Each of the constellations has boundaries. The Celestial Sphere marks these boundary lines helping us to understand where each of the boundary lines is drawn. This is of uttermost importance when locating celestial objects. Knowing where to look, and in what part of the sky, is essential to understand the locations of various points of interest in the night sky.
Let’s take a constellation that everyone knows very well because it lies on the Celestial Equator, Orion. I have outlined Orion’s constellational boundary in yellow and highlighted some of the brightest stars forming his figure. One of the most spectacular stellar nebulas lies within the boundary of Orion, M42 (circled in purple). If an observer wants to know where they can find this celestial gem, they will know that it lies within the boundary of Orion.
Above is an image taken by the Hubble Space Telescope of the Orion Nebula. This region in Orion is a huge stellar nursery where new stars are evolving. I will do a post that focuses on the astrophysics of this incredible stellar nursery at a later date. But for now, Orion is a reference point in understanding constellational boundaries on the Celestial Sphere.
The Celestial Sphere helps us to understand and make sense of the points of light that we see from Earth. The Celestial Sphere surrounds the Earth like a blanket on which all the stars that we see reside. This model however is incorrect in assuming that the stars are at all the same distance from Earth. The stars that make up the constellations are all at varying distances, we just see them as homogeneously correlated due to our observational platform and vantage point.
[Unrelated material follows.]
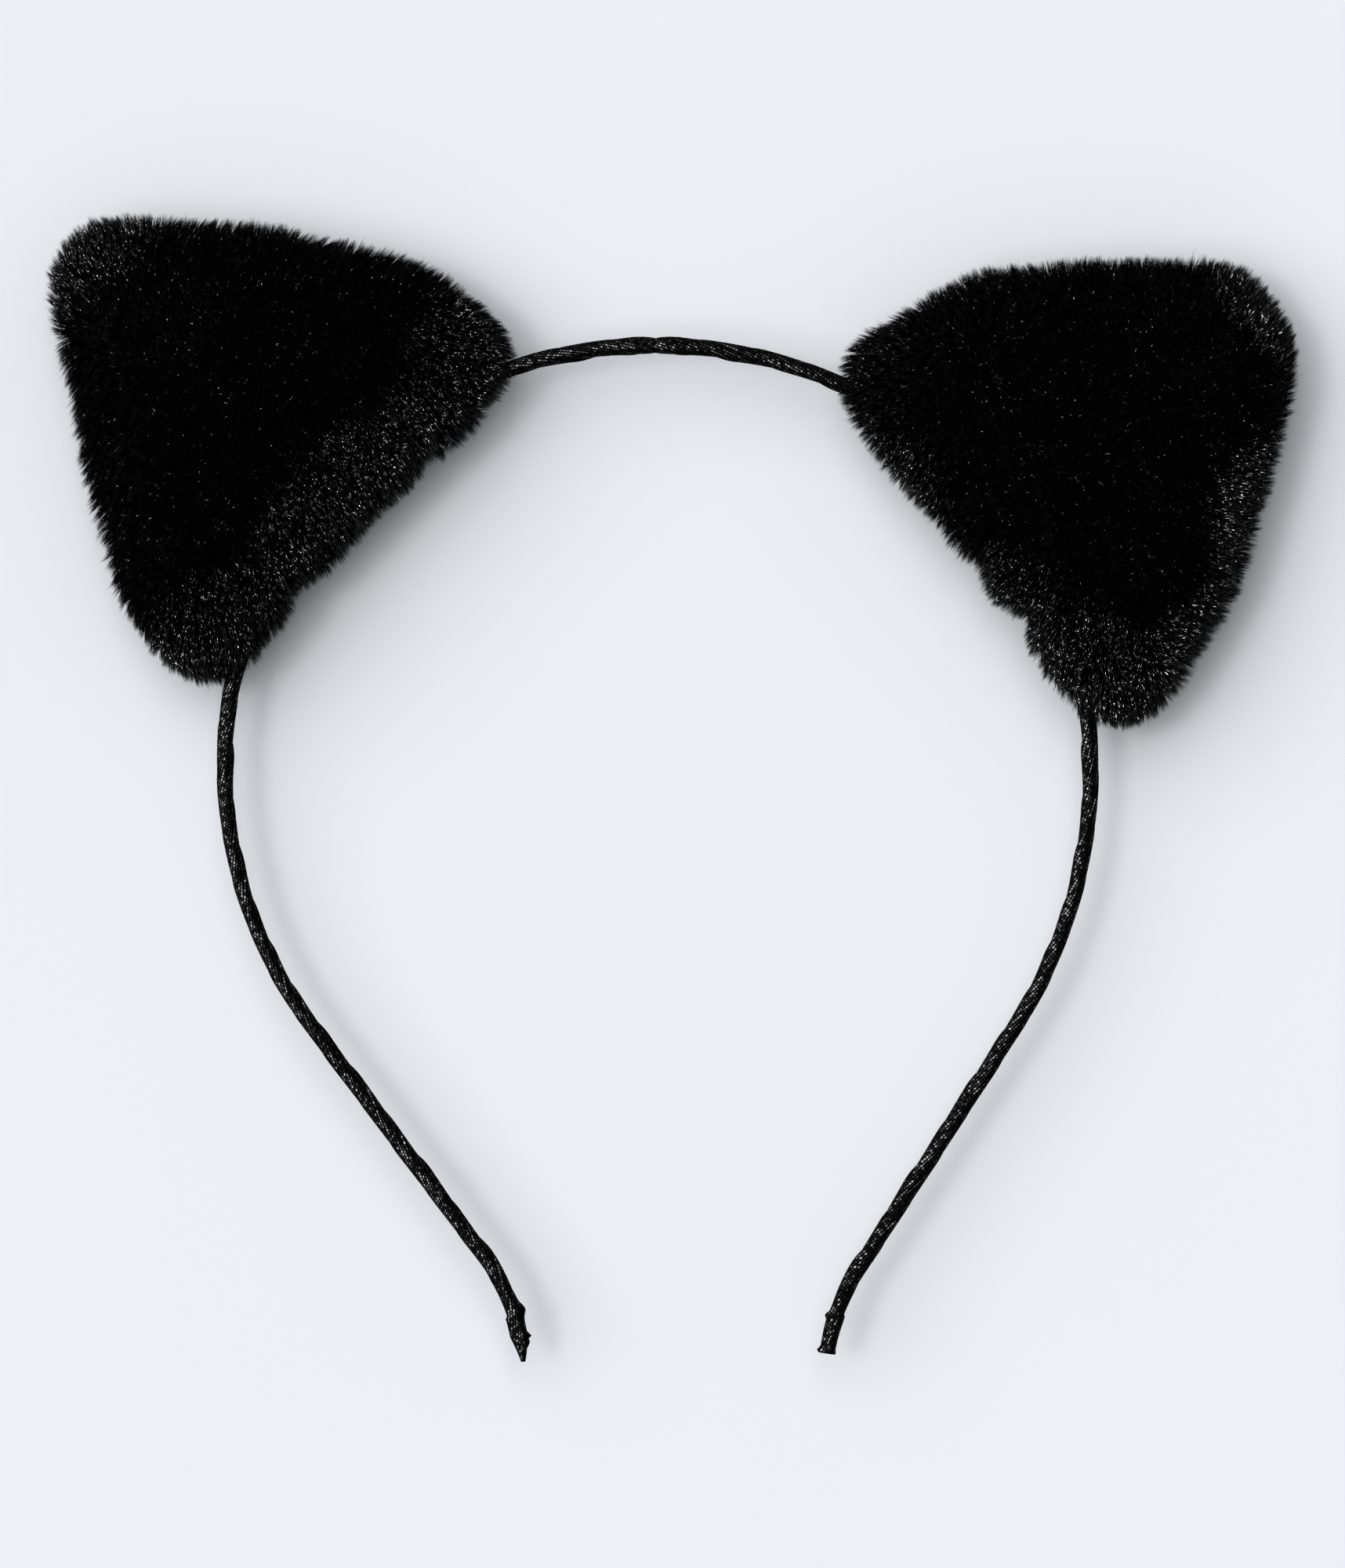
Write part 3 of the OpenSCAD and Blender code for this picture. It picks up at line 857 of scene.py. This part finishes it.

That aside, the Celestial Sphere is correct in showing how the patterns of these points of light are associated with each other, forming the constellations.
Now that we have a better understanding of Earth’s Sky as we see it from our observational platform, we are nearing the assent into the realm of the cosmic spheres. But before we go, I want to make one last stop. To understand the knowledge of the spheres, we need to first understand our sphere, the Earth.
Next time, we will take a closer look at our planet from an astronomical perspective. I will dig deep and uncover the secret and unlikely reason that the Earth sustains life. By understanding our astronomical history we can then understand the history of the other cosmic spheres around us. We are but a tiny part of the cosmos, understanding our place allows us to gain the ability to begin to grasp the Knowledge of the Spheres.
Thank you for coming along with me as we traverse the cosmos and discover the Knowledge of the Spheres.